Our performance analysis revealed two major issues. After implementing fixes, we saw the average time to save a Drupal view drop from 2 minutes 20 seconds to 4.6 seconds — a massive improvement. Likewise, the time to load the homepage on a warm cache improved from 2.3 seconds to 621 milliseconds. The two bugs that accounted for these huge gains turned out to be very interesting:

1. Intermediary system causes MySQL queries to slow down

Simple queries that are well indexed and cached, can see significant lag when delivering packets through an intermediary. This actually has nothing to do with Drupal, as it is reproducible from the MySQL command line utility. (It’s probably a bug in the MySQL libraries but we’re not entirely sure.) It could also be a problem with the intermediary but we’ve reproduced it in two fairly different systems: F5’s load balancer proxy and VMWare Fusion’s network drivers/stack.

For example:

SELECT cid, data, created, expire, serialized FROM cache_menu WHERE cid IN (x)

A query like this one should execute in a millisecond or less.
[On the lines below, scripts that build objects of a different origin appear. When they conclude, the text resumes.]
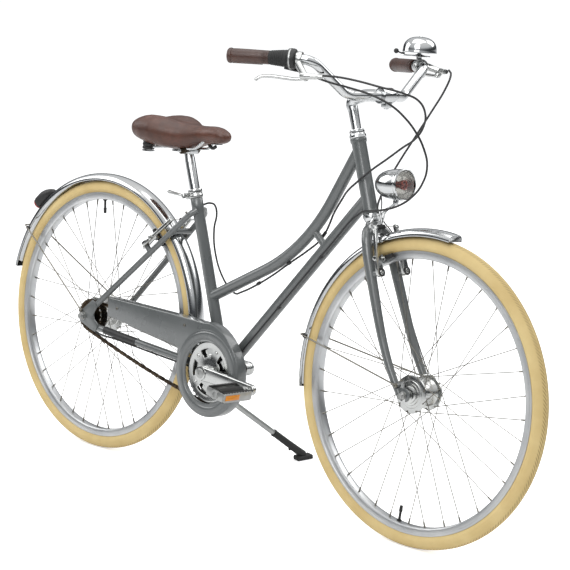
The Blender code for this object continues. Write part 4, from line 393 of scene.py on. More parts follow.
def lathe(profile, matrix, steps=64, closed=False, angle=TURN):
    """A profile of (radius, height) points spun about the matrix's local Z."""
    path = [(radius, 0, height) for radius, height in profile]
    if closed:
        path.append(path[0])
    obj = draw(path)
    bpy.ops.mesh.select_all(action="SELECT")
    if closed:
        bpy.ops.mesh.remove_doubles(threshold=MERGE_DISTANCE)
    bpy.ops.mesh.spin(steps=steps, angle=angle, center=(0, 0, 0), axis=(0, 0, 1))
    clean()
    obj.matrix_world = matrix
    return obj


def slab(outline, thickness, matrix):
    """A flat outline in the matrix's local XY, filled and extruded both ways."""
    obj = draw([(x, y, -thickness / 2) for x, y in outline])
    bpy.ops.mesh.select_all(action="SELECT")
    bpy.ops.mesh.edge_face_add()
    bpy.ops.mesh.extrude_region_move(TRANSFORM_OT_translate={"value": (0, 0, thickness)})
    clean()
    obj.matrix_world = matrix
    return obj


def rod(begin, end, radius, end_radius=None, sides=24):
    """A round bar or cone between two points."""
    begin = Vector(begin)
    run = Vector(end) - begin
    start()
    bpy.ops.mesh.primitive_cone_add(vertices=sides, radius1=radius, depth=run.length,
            radius2=radius if end_radius is None else end_radius)
    obj = bpy.context.object
    obj.matrix_world = facing(run, begin + run / 2)
    return obj


def block(size, matrix):
    start()
    bpy.ops.mesh.primitive_cube_add(size=1.0)
    obj = bpy.context.object
    obj.scale = size
    bpy.ops.object.transform_apply(location=False, rotation=False, scale=True)
    obj.matrix_world = matrix
    return obj


def soften(obj, width, segments=2):
    """Rounds the piece's sharp edges."""
    pick(obj)
    bevel = obj.modifiers.new("round", "BEVEL")
    bevel.width = width
    bevel.segments = segments
    bevel.limit_method = "ANGLE"
    bevel.angle_limit = radians(40)
    bpy.ops.object.modifier_apply(modifier="round")
    return obj


def pipe(points, radius, widths=None, sides=16, closed=False, resolution=6, straight=False):
    """A round bar on a smooth curve through the points, or straight from point to point."""
    start()
    bpy.ops.curve.primitive_bezier_curve_add()
    obj = bpy.context.object
    curve = obj.data
    curve.bevel_depth = radius
    curve.bevel_resolution = (sides - 4) // 2
    curve.resolution_u = 1 if straight else resolution
    curve.use_fill_caps = not closed
    spline = curve.splines[0]
    spline.bezier_points.add(len(points) - 2)
    spline.use_cyclic_u = closed
    for place, point in enumerate(points):
        knot = spline.bezier_points[place]
        knot.co = point
        knot.handle_left_type = "VECTOR" if straight else "AUTO"
        knot.handle_right_type = "VECTOR" if straight else "AUTO"
        knot.radius = widths[place] if widths else 1.0
    bpy.ops.object.convert(target="MESH")
    obj = bpy.context.object
    bpy.ops.object.mode_set(mode="EDIT")
    clean()
    return obj


def carve(obj, *others, operation="DIFFERENCE"):
    """Cuts the other closed pieces out of the piece, or welds them on."""
    for other in others:
        pick(obj)
        change = obj.modifiers.new("carve", "BOOLEAN")
        change.operation = operation
        change.solver = "EXACT"
        change.object = other
        bpy.context.view_layer.update()
        bpy.ops.object.modifier_apply(modifier="carve")
        bpy.data.objects.remove(other)
    return obj


def ball(at, radius, segments=24):
    start()
    bpy.ops.mesh.primitive_uv_sphere_add(segments=segments, ring_count=segments // 2, radius=radius,
            location=at)
    return bpy.context.object


def rounded(points, radii, steps=10):
    """The points joined by straight lines, with an arc of its own radius at each inner corner."""
    path = [points[0]]
    for before, corner, after, radius in zip(points, points[1:], points[2:], radii):
        back = (before - corner).normalized()
        onward = (after - corner).normalized()
        half = back.angle(onward) / 2
        centre = corner + (back + onward).normalized() * radius / sin(half)
        first = corner + back * radius / tan(half) - centre
        last = corner + onward * radius / tan(half) - centre
        for step in range(steps + 1):
            turn = Matrix.Rotation((pi - 2 * half) * step / steps, 3, first.cross(last))
            path.append(centre + turn @ first)
    path.append(points[-1])
    return path


def copy(obj, matrix):
    """A copy with its own mesh, moved by the matrix."""
    twin = obj.copy()
    twin.data = obj.data.copy()
    bpy.context.scene.collection.objects.link(twin)
    twin.matrix_world = matrix @ obj.matrix_world
    return twin


def merge(*pieces):
    """The pieces joined as one object, in the bike's frame."""
    start()
    for piece in pieces:
        piece.select_set(True)
    bpy.context.view_layer.objects.active = pieces[0]
    if len(pieces) > 1:
        bpy.ops.object.join()
    return bpy.context.object


def settle(obj, name, body, material, stands_for=(), angle=35):
    """Leans the piece with the bike, puts its place in its mesh, finishes it and hangs it on its body."""
    pick(obj)
    bpy.context.view_layer.update()
    obj.matrix_world = BIKE @ obj.matrix_world
    bpy.ops.object.transform_apply(location=True, rotation=True, scale=True)
    bpy.ops.object.shade_smooth_by_angle(angle=radians(angle))
    obj.name = name
    obj.data.name = name
    obj.data.materials.clear()
    obj.data.materials.append(material)
    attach(obj, body)
    if stands_for:
        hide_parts(*stands_for)
    return obj


def side_point(point, side):
    return Vector((point[0], point[1] * side, point[2]))


def polar(centre, radius, angle):
    """A point of the side plane as (x, z)."""
    return (centre[0] + radius * cos(angle), centre[1] + radius * sin(angle))


def flipped(profile):
    """The profile's mirror image across height 0, in reverse order."""
    return [(radius, -height) for radius, height in reversed(profile)]


def mm(*points):
    """Points given in millimetres."""
    return [tuple(value / 1000 for value in point) for point in points]


def beside(at):
    """A matrix at the point with its local Z across the bike, to the right."""
    return move(at) @ SIDE


def spread(centre, radius, first, last, steps):
    """Points along an arc of the side plane."""
    return [polar(centre, radius, first + (last - first) * step / steps) for step in range(steps + 1)]


def on_seat(length, side=0.0):
    return BRACKET + SEAT_UP * length + ACROSS * side


def on_steer(length, forward=0.0, side=0.0):
    return STEER_FOOT + STEER_UP * length + STEER_FORWARD * forward + ACROSS * side


# Wheels

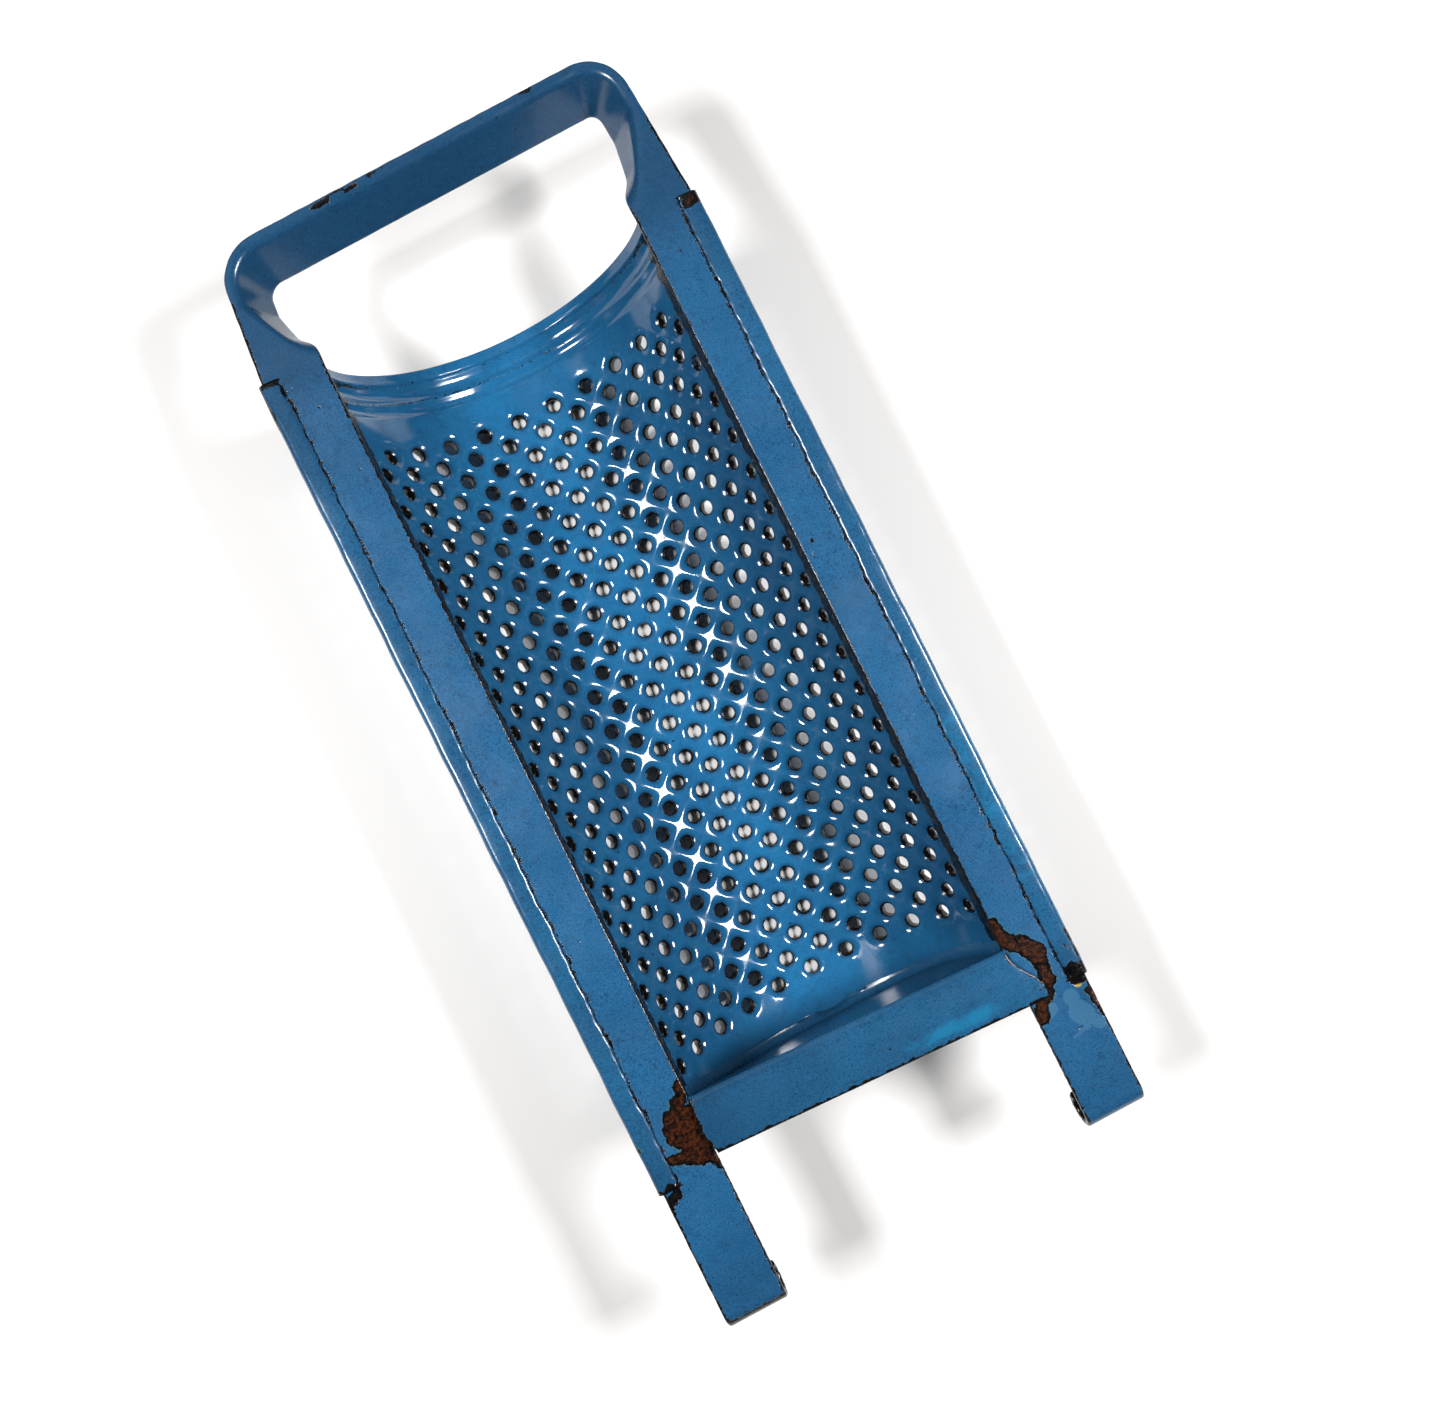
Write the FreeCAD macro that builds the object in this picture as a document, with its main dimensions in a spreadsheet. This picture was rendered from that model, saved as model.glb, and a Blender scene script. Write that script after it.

In our client’s case, however, we found that 40ms was being added to the query time. The strange part is that this extra delay only occurred when the size of the data payload returned was above a certain threshold, so most of the time, similar queries returned quickly, but around 10–20 of these simple queries had 40ms or more added to their execution time, resulting in significant slowdowns.

We briefly debugged the MySQL process and found it to be waiting for data. Unfortunately, we didn’t pursue this much further as the simple workaround was apparent: reroute the MySQL traffic directly to the database instead of through the F5 load balancer. The net change from applying this simple modification is that the time to save a view was reduced to 25.3 seconds.

2. Database prefixing isn’t designed to scale as the number of prefixes increases

Drupal can be configured to share a database with another system or Drupal install. To do this, it uses a function called db_prefix_tables() to add prefixes to table names so they don’t collide with other applications’ table names. Our client was using the table prefixing system to allow various sub-sites to share data such as views and nodes, and thus they had 151 entries in the db_prefixes list.

The problem is that db_prefix_tables() is not well optimized for this implementation edge case. It will run an internal PHP function called strtr() (string token replace) for each prefix, on every database query string. In our case, saving a view executed over 9200 queries, meaning strtr() was called more than 1.4 million times!

We created a fix using preg_replace_callback() which resulted in both the number of calls and execution time dropping dramatically. Our view could now be saved in a mere 10.3 seconds. The patch is awaiting review in the Drupal issue queue, and there’s a patch for Pressflow 6, too, in case someone needs it before it lands in core.

The final tweaks included disabling the administration menu and the query logger. At that point, we finally reached a much more palatable 4.6 seconds for saving a view — still not as fast as it could be, but given the large number of views in the shared system, a respectable figure.